BBC News site on 7/23
http://news.bbc.co.uk/hi/english/world/africa/newsid_1451000/1451475.stm

Poor nations demand fair globalisation: Will Zanzibari fishermen gain from globalisation?

BBC News, 23 July 2001

Officials from the world's 49 poorest countries have started talks in Zanzibar to try to shape any further liberalisation in the World Trade Organisation in their own interests. They are concerned that they are being forced to open up their markets while the West is not opening up to them.

They will consider a proposal that they should not enter new rounds of trade negotiations until the commitments made by the developed world to them in the past are honoured.
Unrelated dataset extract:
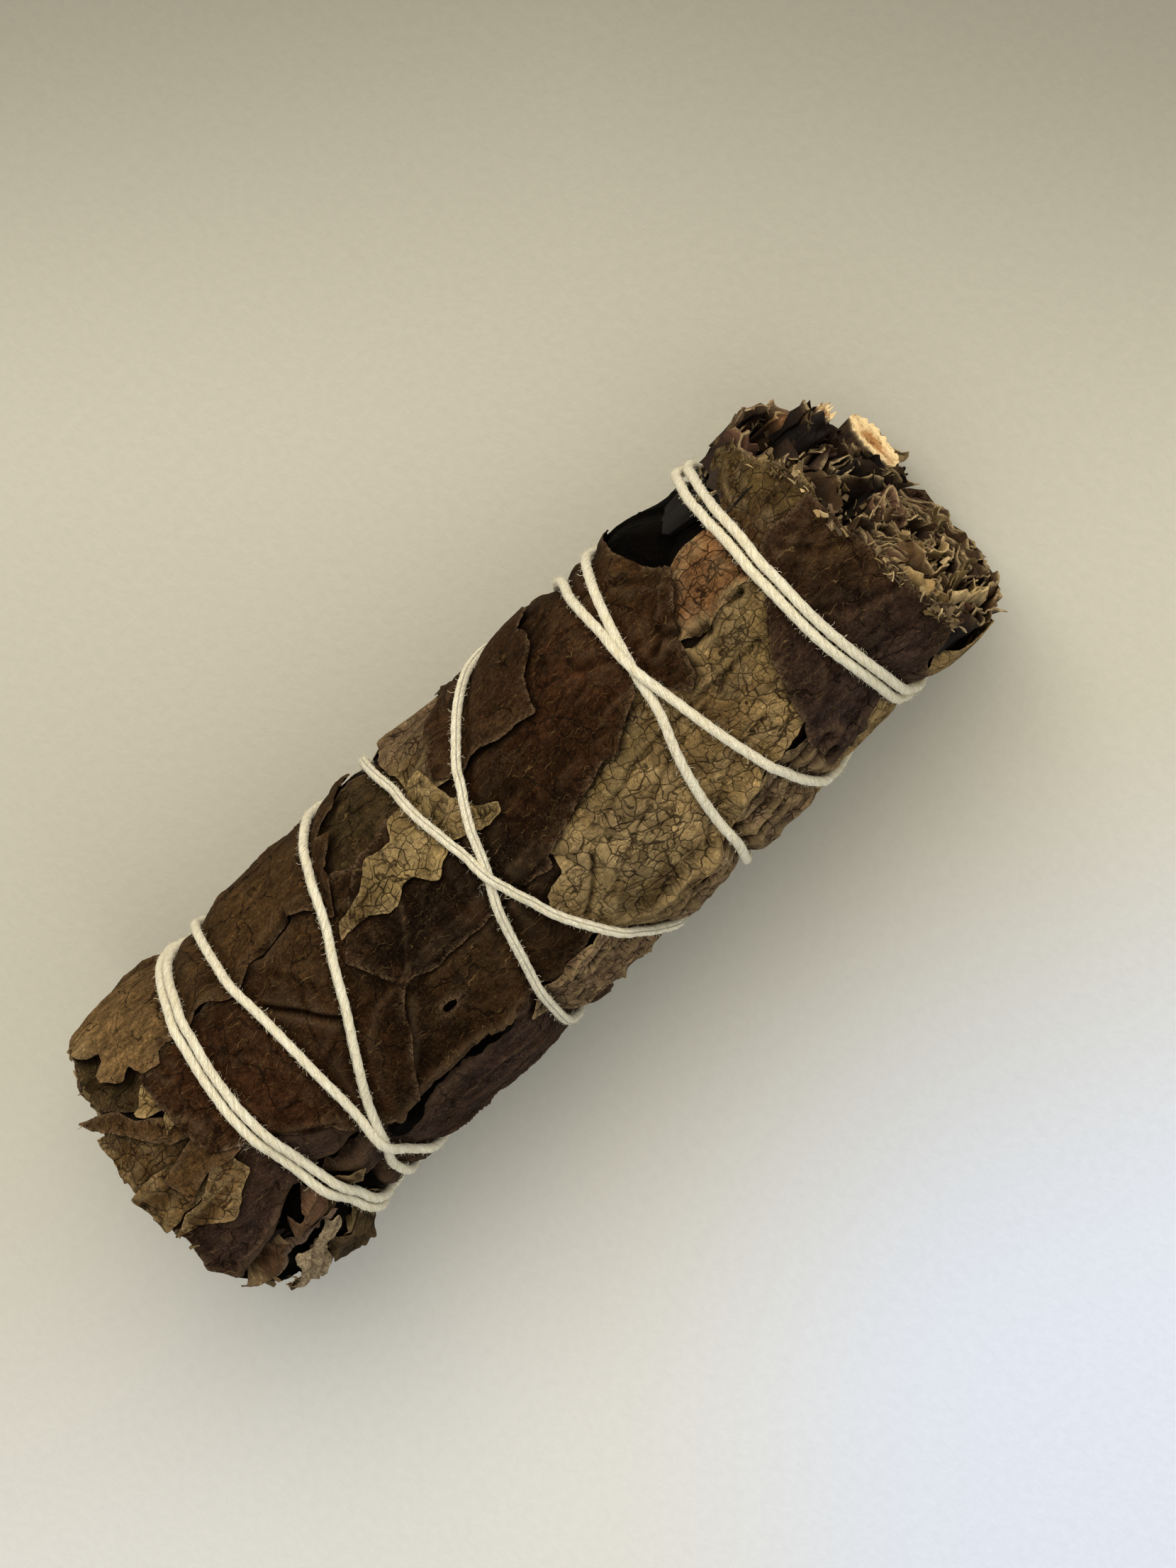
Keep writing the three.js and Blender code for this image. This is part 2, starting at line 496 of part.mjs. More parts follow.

The authorities are wary of protests in the old town of Zanzibar

Tanzania's Trade Minister, Idi Simba, told the BBC that Europe and the US subsidise their agricultural sectors, while lecturing poor countries not to do the same.

We know we are not getting a fair deal, he said, pointing out that Europe had previously promised to reduce its agricultural subsidies by 2000.

Agriculture is the biggest employer and earner in many African countries and economists say that exporting food could be one of the fastest ways to boost living standards.

Broken rules

The world's poorest 49 countries account for less than 1% of world exports and they think the developed world should be able to afford their demands.

They may not have much money but they do have votes and Mr Simba told the BBC's David Loyn that they will block the next trade round unless earlier promises made to them are kept.

He says he is not opposed to the principle of globalisation, provided everybody sticks to the rules - but the rules are not yet kept.

After talks stalled in Seattle in 1999, the WTO is meeting again this November in Doha, Qatar.

Cocoa is one Africa's most important exports but some say middlemen take the profits

Mr Simba is confident that the 49 countries will agree on a joint negotiating strategy: We have not come all the way to Zanzibar to end up with a fiasco.

The least developed countries are defined by the UN as countries with an average per capita income of less than $900 a year.

Haiti is the only country in this category in the western hemisphere.

There are also a number of Pacific islands represented but apart from Bangladesh, the poorest countries with the largest populations are all in Africa.

Following the riots in Genoa and the last WTO meeting in Seattle, the meeting's spokesman, Hassan Mitawi, told the French news agency AFP: We don't expect any protestors here...but we are not going to take things easily.

Asked whether the Genoa protestors had the interests of poor countries at heart, Mr Simba replied: The system as it is now is not fair to us and those fellows in the streets are telling that story.